DLR demonstrates rendezvous using GPS and Optical Navigation

DLR’s Advanced Rendezvous demonstration using GPS and Optical Navigation (ARGON) has been successfully executed during the PRISMA mission in the time frame April 23-27, 2012. The ARGON experiment demonstrated a long-range rendezvous to a non-cooperative target by means of angles-only measurements. Starting from more than 30 km distance, the active Mango s/c approached the passive Tango s/c to reach a 3 km safe hold-point within five days of ground-based operations.

Remarkable about this experiment is the fact that no GPS data of Tango was used during the complete experiment's duration. The relative navigation was based on angles-only measurements extracted from images collected by Mango. The successful conclusion of ARGON shows that guidance, navigation and control techniques based on optical navigation available at DLR/GSOC are qualified and ready to support on-orbit servicing rendezvous scenarios of strategic relevance.

Finally the Advanced Rendezvous demonstration using GPS and Optical Navigation (ARGON) have been conducted successfully in the time frame April 23-27, 2012. Since August 2011 the control of PRISMA is back to OHB-SE in Solna, Sweden, thus the mission operations and experiment supervision was done from the Swedish mission control center. The experiment team itself consisted of 5 members of the Space Flight Technology department of DLR/GSOC.

The goal of ARGON was to demonstrate a rendezvous to a non-cooperative passive target, which played the role of a client s/c in a possible on-orbit servicing scenario. As a consequence, the experiment team acted such as no information was available about Tango, i.e., no knowledge about its orbit and no usage of GPS data. In an attempt to mimic a realistic scenario, even a rotation was introduced on Tango to emulate an uncontrolled or out-of-order object. On the contrary, Mango played the role of the servicer s/c in an on-orbit servicing scenario. Its GPS data was processed by the well-established Precise Orbit Determination (POD). But how did we know where Tango was? This is the innovation here: the formation parameters describing the relative position between Mango and Tango were computed based on images and thereof extracted angles-only measurements. For this purpose it was very important to keep Tango in the field-of-view of Mango’s VBS camera system (star-tracker). This was accomplished through a chain of tasks which were executed in a ground-in-the-loop fashion by the experiment team:

  • the image processing,
  • the angles-only relative navigation,
  • the formation guidance strategy, and
  • the corresponding maneuver planning.

At the beginning of ARGON the initial formation between Mango and Tango was not known to the experiment team. Based on Two-Line Elements (TLE) of Tango and GPS data of Mango coarse formation parameters were computed and an along-track distance of roughly 30 km was first guessed. In parallel, the VBS system was switched on in order to collect continuous images of Tango. A first small maneuver was planned and commanded to (a) start a drift towards the target satellite and (b) improve the results of the following relative navigation solution. During the subsequent ground contact the pictures collected on-board were downloaded and processed on-ground.
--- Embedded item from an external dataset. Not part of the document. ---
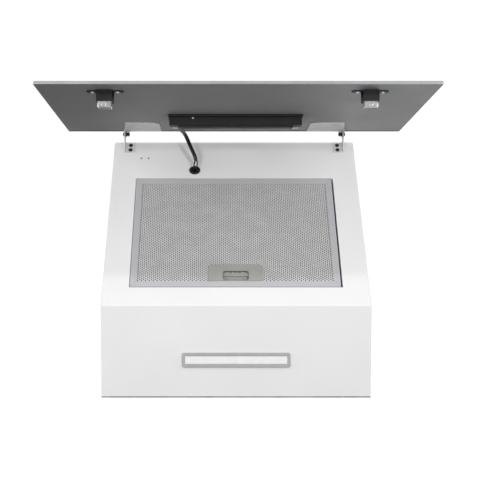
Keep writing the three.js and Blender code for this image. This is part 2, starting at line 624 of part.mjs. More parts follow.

Based on the extracted angles-only measurements the relative navigation was performed for the first time. This updated knowledge about the formation was taken into account for the next maneuver planning and so on. Following this strategy, maneuvers were planned twice a day and executed to keep the formation close to the guidance plan. The ultimate aim was to bring Mango to a hold-point in 3 km along-track distance from Tango in a safe relative orbit. Figure 1 shows an overlap of example images over one orbit during ARGON. The time between 2 images is circa 10 minutes in that example and one can clearly identify the almost circular relative orbit of Mango with respect to Tango.
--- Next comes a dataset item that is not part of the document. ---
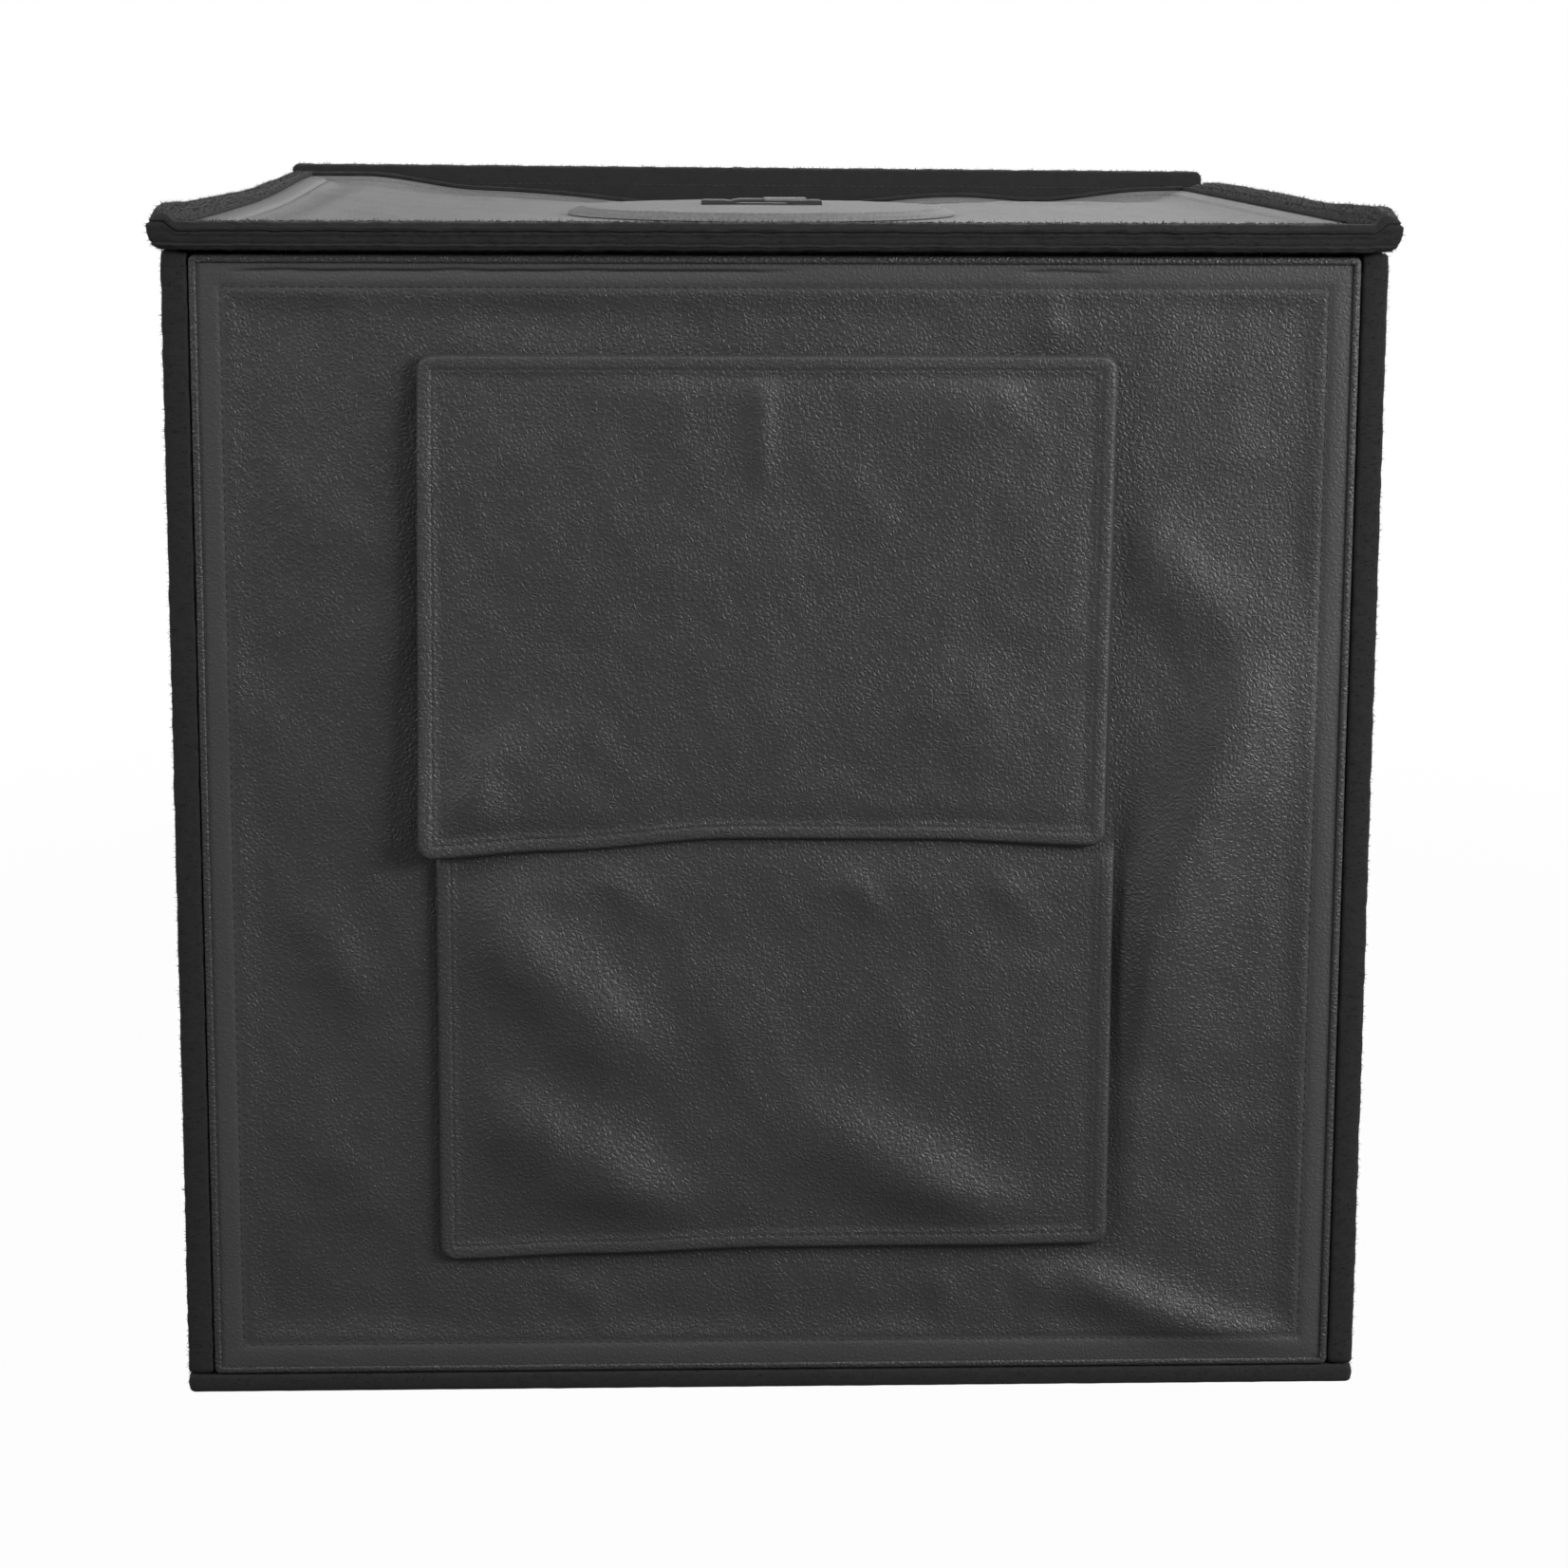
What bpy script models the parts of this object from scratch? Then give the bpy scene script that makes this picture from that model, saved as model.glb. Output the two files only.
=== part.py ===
"""Folding light tent cube for photographing small products, standing closed and ready for use.

Six sewn panels make the cube: a base, two side walls, a rear wall, a drop-down door and a roof.
Each has an outer cover and a silver lining round a steel rod (a board in the base), and a binding
of hook-and-loop tape round its edge. The door has a window with two flaps, the roof has a round
hatch and carries two light bars, and a white backdrop sweeps from the rear wall to the base.

Metres, +Z up, door towards -Y. The origin is the middle of the base's underside.
Every panel is modelled in its own frame: u across, v away from its hinged edge, n out of the tent,
with the outer face of its binding at n = 0 and its hinge along the u axis.
"""

import math

import bmesh
import bpy
from mathutils import Matrix, Vector

MM = 0.001

# Driving sizes of the tent
TENT_WIDTH = 400 * MM
TENT_DEPTH = 400 * MM
ROOF_TOP = 398 * MM
REAR_RISE = 6 * MM
ROOF_OVERHANG = 3.5 * MM
DOOR_TOP_SLIT = 1.6 * MM

# Gaps between panels that butt, and between the layers of one panel
PANEL_GAP = 0.4 * MM
LAYER_GAP = 0.3 * MM

# A share of a cell too small to add one for
ROUNDING = 1e-6

# Cloths, rods and board
COVER_CLOTH = 0.9 * MM
LINING_CLOTH = 0.5 * MM
WALL_BINDING = 1.0 * MM
DOOR_BINDING = 0.6 * MM
ROOF_BINDING = 1.3 * MM
WALL_ROD = 3.9 * MM
DOOR_ROD = 3.2 * MM
BASE_BOARD = 1.6 * MM
ROD_CORNER_RADIUS = 12 * MM
ROD_SIDE_ROOM = 0.4 * MM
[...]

Fig 1: Overlap of example images of Tango over one orbit taken from Mango every 10 minutes

For safety reasons the Swedish colleagues also used Tango's GPS data for the formation monitoring to guarantee a secure approach, but never communicated any of this information to the GSOC staff. Only in the presence of a high collision risk, they were allowed to interfere and terminate the experiment to keep the satellites alive, but this was never necessary.

After the completion of ARGON the dumped GPS data of Tango was finally processed and the relative geometry during the complete experiment time was available to the experiment team as well. The actual development of the formation during ARGON is depicted in Figure 2. The comparison to the optical relative navigation showed extraordinary accuracies with errors below 5-10 m over the complete rendezvous on all relative orbital elements (excluding the along-track distance).

Fig. 2: Actual relative position of Mango mapped on the orbital frame centered on Tango (origin) computed from GPS POD

For further information about the experiment in general, the developed flight dynamics system and the achieved results refer to [1] and [2]. The gained experience is considered as very valuable for future missions like DEOS, where on-orbit servicing shall be further developed and realized. The demonstrated guidance, navigation and control techniques based on optical navigation available at DLR/GSOC are qualified and ready to support on-orbit servicing rendezvous scenarios of strategic relevance.


[1] D'Amico, S. et al.: "Non-Cooperative Rendezvous using Angles-only Optical Navigation: System Design and Flight Results", Journal of Guidance, Control and Dynamics (JGCD), 2012.
[2] D'Amico, S. et al.: "Flight Demonstration of Non-Cooperative Rendezvous using Optical Navigation", ISSFD Conference Paper, 2012.